[Extracted information]:
•••

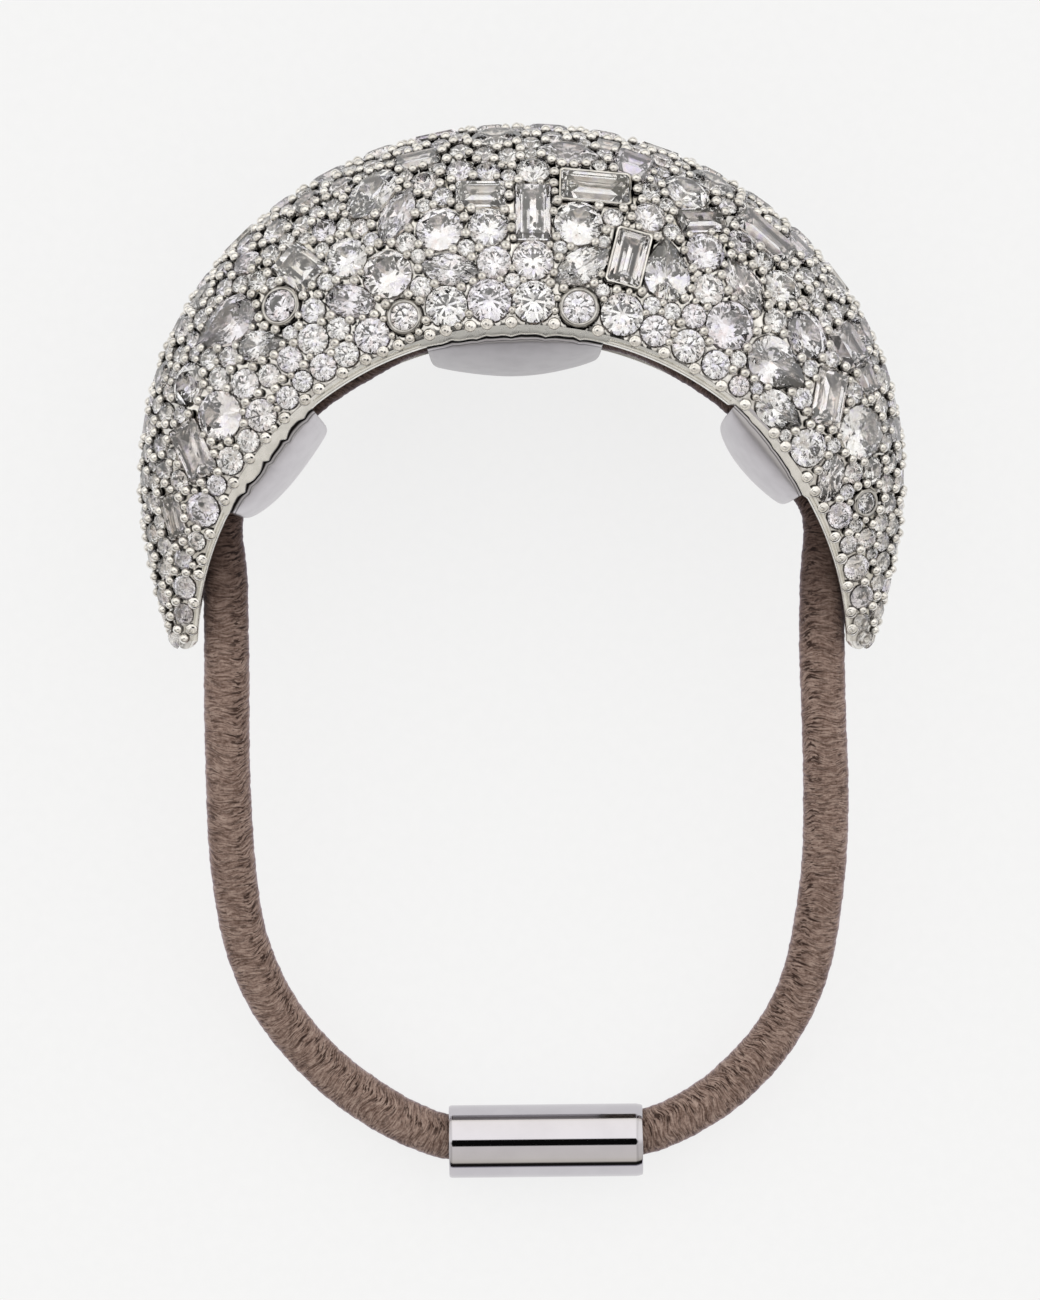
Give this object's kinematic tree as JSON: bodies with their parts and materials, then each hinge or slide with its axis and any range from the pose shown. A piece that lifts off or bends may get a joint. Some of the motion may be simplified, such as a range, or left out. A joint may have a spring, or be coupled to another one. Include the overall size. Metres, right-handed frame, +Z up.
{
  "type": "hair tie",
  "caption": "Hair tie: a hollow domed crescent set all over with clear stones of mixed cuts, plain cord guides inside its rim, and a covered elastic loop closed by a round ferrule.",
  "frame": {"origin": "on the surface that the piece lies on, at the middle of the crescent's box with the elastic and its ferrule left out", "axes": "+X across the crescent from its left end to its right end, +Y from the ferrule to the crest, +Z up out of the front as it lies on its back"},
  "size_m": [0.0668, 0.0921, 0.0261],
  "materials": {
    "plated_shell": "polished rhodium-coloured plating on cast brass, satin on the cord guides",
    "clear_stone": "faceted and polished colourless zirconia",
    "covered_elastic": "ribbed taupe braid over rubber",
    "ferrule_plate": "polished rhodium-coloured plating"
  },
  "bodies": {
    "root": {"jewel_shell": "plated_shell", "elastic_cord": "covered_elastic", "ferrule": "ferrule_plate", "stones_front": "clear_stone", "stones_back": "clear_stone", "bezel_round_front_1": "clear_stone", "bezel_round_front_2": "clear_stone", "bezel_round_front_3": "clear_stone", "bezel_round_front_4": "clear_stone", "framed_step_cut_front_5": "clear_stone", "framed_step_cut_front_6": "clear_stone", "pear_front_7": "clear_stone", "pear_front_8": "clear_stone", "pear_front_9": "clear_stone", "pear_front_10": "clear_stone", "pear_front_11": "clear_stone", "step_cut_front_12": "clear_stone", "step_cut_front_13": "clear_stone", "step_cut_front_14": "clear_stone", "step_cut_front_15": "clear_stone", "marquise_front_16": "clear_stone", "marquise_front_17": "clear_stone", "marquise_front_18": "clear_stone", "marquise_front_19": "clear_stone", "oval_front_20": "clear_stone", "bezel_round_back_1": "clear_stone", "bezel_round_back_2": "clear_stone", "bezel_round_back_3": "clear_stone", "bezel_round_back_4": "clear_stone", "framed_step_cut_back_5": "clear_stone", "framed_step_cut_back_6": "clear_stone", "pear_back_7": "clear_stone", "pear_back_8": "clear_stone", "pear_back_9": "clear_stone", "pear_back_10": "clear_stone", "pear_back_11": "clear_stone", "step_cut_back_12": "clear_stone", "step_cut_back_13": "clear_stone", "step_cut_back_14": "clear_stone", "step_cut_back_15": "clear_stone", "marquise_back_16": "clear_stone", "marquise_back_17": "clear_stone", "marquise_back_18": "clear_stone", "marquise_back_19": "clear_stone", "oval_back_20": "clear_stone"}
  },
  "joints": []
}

•••

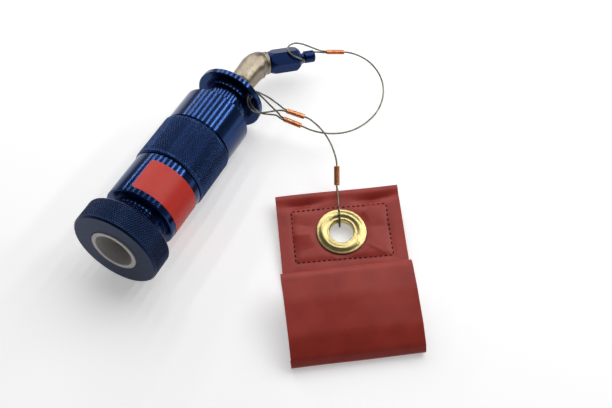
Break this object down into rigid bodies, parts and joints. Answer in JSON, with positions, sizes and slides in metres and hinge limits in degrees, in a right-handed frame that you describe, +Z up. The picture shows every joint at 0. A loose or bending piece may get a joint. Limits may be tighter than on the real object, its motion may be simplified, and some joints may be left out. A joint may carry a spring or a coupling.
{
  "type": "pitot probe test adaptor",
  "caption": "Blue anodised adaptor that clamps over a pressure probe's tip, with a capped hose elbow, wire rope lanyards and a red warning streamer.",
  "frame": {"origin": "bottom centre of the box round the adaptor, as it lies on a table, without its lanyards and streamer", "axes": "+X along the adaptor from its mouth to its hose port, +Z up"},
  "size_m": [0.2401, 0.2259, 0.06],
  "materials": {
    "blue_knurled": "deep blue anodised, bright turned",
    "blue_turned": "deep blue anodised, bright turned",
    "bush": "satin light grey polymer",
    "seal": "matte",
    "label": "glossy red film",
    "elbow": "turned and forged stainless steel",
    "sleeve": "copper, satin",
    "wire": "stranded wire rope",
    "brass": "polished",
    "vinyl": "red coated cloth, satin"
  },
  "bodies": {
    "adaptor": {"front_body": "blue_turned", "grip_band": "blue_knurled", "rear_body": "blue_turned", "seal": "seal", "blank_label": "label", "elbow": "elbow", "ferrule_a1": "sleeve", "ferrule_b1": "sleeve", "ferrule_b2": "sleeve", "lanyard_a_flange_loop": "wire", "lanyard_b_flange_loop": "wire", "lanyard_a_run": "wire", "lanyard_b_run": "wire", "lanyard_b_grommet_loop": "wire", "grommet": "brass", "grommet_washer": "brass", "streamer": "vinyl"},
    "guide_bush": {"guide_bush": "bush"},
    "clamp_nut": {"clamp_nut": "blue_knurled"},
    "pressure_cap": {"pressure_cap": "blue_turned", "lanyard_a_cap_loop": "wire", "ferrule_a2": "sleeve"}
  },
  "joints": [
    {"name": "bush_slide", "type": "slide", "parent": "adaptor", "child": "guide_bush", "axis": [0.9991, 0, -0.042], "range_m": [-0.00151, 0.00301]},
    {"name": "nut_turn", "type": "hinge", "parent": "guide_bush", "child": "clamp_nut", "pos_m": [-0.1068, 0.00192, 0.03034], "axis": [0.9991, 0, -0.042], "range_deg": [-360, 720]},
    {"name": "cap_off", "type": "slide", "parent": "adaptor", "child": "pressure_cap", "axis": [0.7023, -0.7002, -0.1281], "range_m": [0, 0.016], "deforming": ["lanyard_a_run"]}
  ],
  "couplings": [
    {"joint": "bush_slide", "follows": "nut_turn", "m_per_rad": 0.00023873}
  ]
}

•••

[Short problem]: Above are the records. Copy every line in them holding "JSON".

[Answer to this task]:
Give this object's kinematic tree as JSON: bodies with their parts and materials, then each hinge or slide with its axis and any range from the pose shown. A piece that lifts off or bends may get a joint. Some of the motion may be simplified, such as a range, or left out. A joint may have a spring, or be coupled to another one. Include the overall size. Metres, right-handed frame, +Z up.
Break this object down into rigid bodies, parts and joints. Answer in JSON, with positions, sizes and slides in metres and hinge limits in degrees, in a right-handed frame that you describe, +Z up. The picture shows every joint at 0. A loose or bending piece may get a joint. Limits may be tighter than on the real object, its motion may be simplified, and some joints may be left out. A joint may carry a spring or a coupling.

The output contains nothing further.